⟨

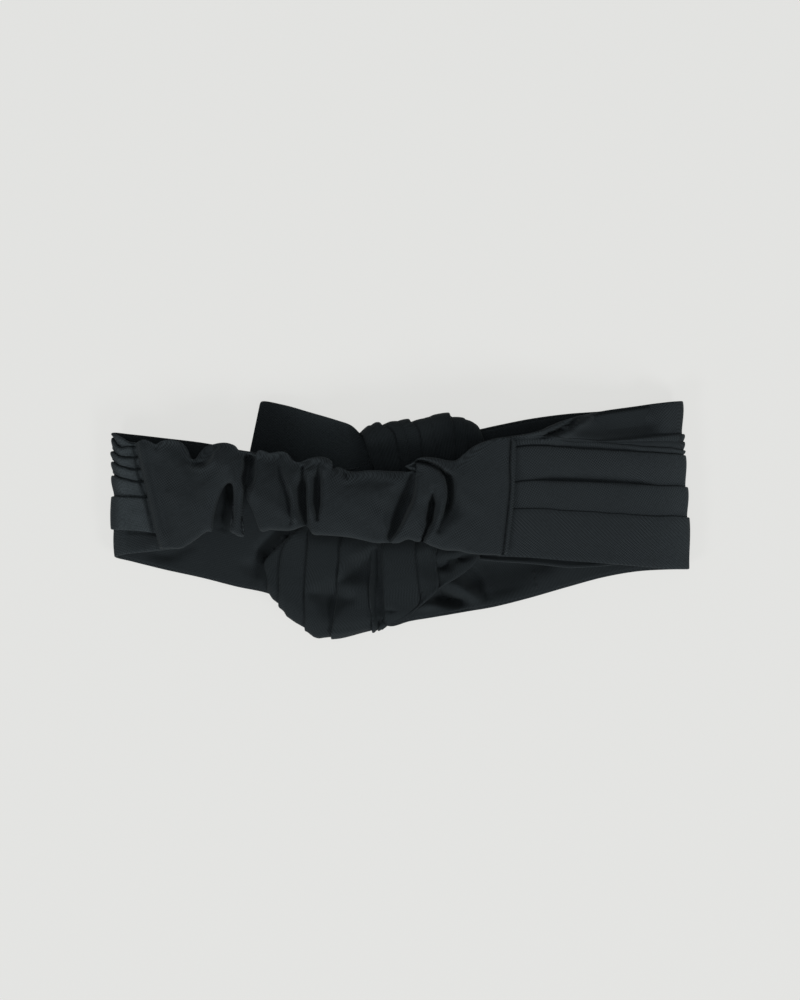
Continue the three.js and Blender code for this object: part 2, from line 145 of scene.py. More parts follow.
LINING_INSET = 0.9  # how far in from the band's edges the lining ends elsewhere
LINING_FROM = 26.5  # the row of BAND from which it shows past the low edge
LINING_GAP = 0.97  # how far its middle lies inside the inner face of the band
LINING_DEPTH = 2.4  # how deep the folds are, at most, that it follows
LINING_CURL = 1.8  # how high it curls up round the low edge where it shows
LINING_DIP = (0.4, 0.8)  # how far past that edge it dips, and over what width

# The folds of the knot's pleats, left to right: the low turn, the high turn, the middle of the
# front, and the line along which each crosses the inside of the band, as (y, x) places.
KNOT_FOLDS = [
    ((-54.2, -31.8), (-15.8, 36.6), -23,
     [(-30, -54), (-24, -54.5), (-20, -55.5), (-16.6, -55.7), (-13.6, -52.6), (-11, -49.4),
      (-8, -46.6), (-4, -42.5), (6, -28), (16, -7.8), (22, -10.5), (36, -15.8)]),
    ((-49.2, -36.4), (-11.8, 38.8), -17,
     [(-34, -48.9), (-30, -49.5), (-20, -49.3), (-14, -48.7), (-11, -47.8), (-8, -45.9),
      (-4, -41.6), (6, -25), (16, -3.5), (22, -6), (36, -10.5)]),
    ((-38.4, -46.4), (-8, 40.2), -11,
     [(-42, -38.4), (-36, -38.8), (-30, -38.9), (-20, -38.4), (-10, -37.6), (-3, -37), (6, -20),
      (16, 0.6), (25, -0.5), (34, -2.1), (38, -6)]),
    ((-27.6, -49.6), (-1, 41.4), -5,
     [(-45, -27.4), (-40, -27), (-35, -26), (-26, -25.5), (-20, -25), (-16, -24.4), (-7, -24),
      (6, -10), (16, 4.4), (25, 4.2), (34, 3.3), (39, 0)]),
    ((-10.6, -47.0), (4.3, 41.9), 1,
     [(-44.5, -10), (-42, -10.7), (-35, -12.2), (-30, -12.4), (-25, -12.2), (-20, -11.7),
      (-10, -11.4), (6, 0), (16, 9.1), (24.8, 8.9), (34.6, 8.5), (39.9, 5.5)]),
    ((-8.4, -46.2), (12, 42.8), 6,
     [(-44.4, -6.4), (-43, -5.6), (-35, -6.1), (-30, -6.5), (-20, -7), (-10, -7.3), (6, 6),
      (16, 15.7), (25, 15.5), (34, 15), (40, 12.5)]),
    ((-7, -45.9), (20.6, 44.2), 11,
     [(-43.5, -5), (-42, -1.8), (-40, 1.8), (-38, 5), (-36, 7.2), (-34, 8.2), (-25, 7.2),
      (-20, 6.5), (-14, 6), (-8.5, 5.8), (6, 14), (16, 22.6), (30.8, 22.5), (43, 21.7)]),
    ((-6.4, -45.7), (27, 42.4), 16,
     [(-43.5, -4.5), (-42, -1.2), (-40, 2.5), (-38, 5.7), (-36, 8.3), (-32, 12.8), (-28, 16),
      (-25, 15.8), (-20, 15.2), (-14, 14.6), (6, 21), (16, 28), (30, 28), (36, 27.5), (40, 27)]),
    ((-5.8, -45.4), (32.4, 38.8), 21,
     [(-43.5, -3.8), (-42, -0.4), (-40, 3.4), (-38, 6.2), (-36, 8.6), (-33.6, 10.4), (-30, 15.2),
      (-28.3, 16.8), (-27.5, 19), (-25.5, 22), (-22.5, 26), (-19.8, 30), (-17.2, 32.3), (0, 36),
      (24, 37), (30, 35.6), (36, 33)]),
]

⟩
⟨

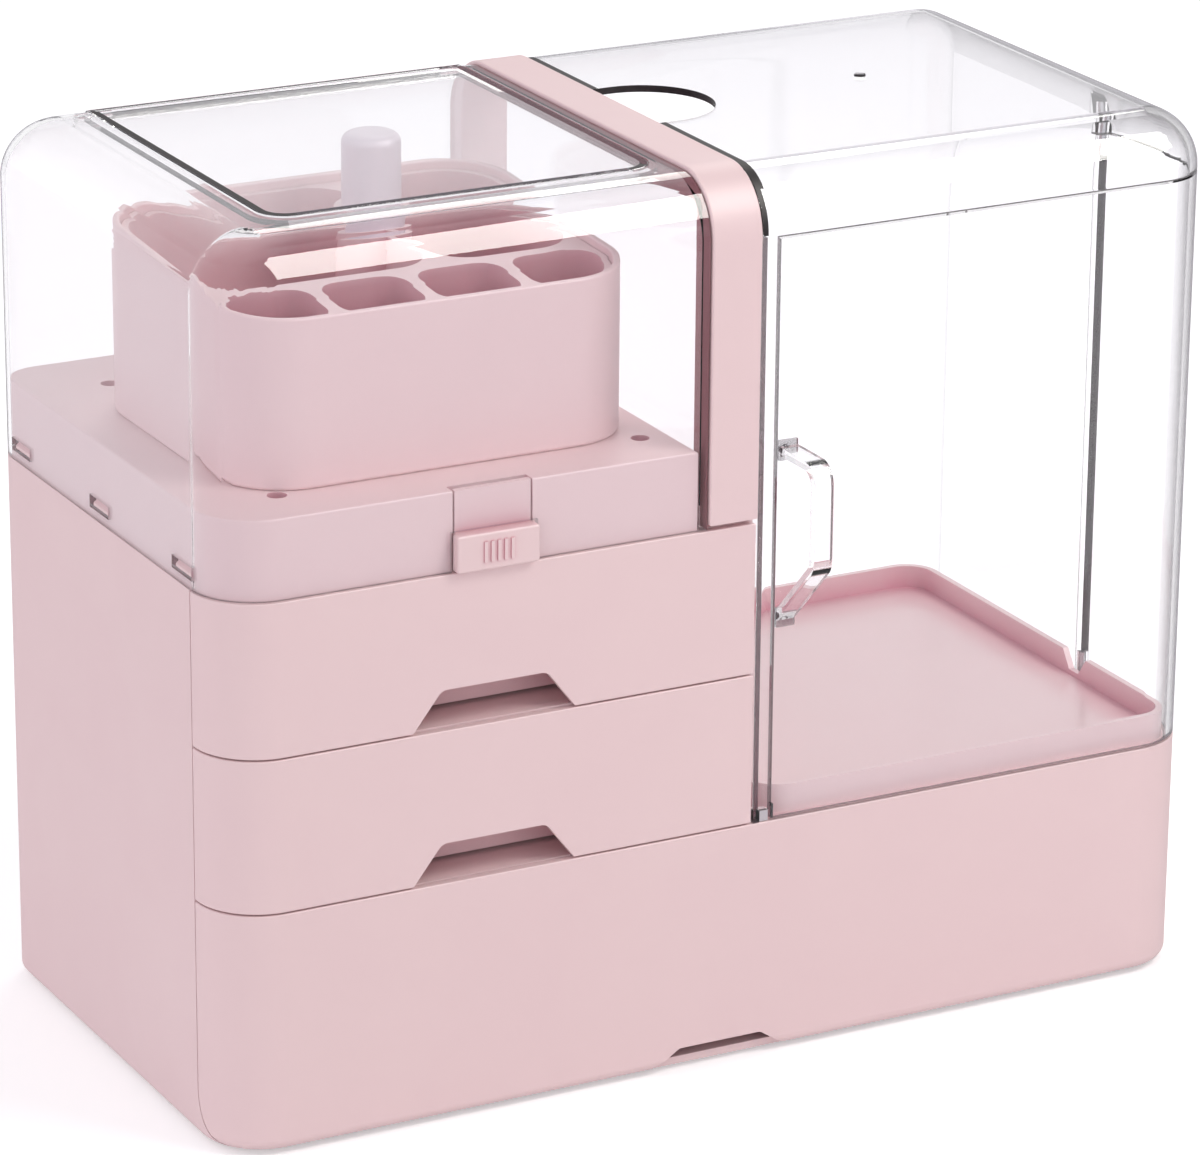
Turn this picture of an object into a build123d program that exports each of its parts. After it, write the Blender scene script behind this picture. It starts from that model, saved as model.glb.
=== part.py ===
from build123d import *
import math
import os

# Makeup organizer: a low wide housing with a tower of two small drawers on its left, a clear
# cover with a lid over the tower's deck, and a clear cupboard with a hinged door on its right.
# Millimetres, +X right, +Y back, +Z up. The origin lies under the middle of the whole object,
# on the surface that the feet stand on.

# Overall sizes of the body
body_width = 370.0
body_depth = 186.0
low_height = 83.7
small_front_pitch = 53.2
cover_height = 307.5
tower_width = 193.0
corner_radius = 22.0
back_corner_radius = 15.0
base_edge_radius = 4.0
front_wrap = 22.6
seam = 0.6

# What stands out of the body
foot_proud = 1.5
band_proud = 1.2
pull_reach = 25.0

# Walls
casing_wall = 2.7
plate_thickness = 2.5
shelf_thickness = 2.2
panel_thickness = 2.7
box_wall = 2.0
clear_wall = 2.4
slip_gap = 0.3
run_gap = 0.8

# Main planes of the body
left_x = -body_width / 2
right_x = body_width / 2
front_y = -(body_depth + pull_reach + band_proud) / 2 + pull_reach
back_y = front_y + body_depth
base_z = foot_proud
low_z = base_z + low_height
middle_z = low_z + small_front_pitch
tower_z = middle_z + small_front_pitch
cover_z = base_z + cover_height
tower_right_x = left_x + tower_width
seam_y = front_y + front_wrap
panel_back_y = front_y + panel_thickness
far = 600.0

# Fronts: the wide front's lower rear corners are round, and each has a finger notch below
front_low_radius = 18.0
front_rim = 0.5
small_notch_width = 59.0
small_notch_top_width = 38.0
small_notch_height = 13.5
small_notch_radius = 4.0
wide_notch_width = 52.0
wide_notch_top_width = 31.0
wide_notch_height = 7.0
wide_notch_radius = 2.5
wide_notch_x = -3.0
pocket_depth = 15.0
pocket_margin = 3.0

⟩

Directions for this task →
Exactly as written, quote the lines from the one that has "Continue the three.js" down to the one that has "LINING_DIP = (0.4, 0.8)", and include both.

Solution for this problem →
Continue the three.js and Blender code for this object: part 2, from line 145 of scene.py. More parts follow.
LINING_INSET = 0.9  # how far in from the band's edges the lining ends elsewhere
LINING_FROM = 26.5  # the row of BAND from which it shows past the low edge
LINING_GAP = 0.97  # how far its middle lies inside the inner face of the band
LINING_DEPTH = 2.4  # how deep the folds are, at most, that it follows
LINING_CURL = 1.8  # how high it curls up round the low edge where it shows
LINING_DIP = (0.4, 0.8)  # how far past that edge it dips, and over what width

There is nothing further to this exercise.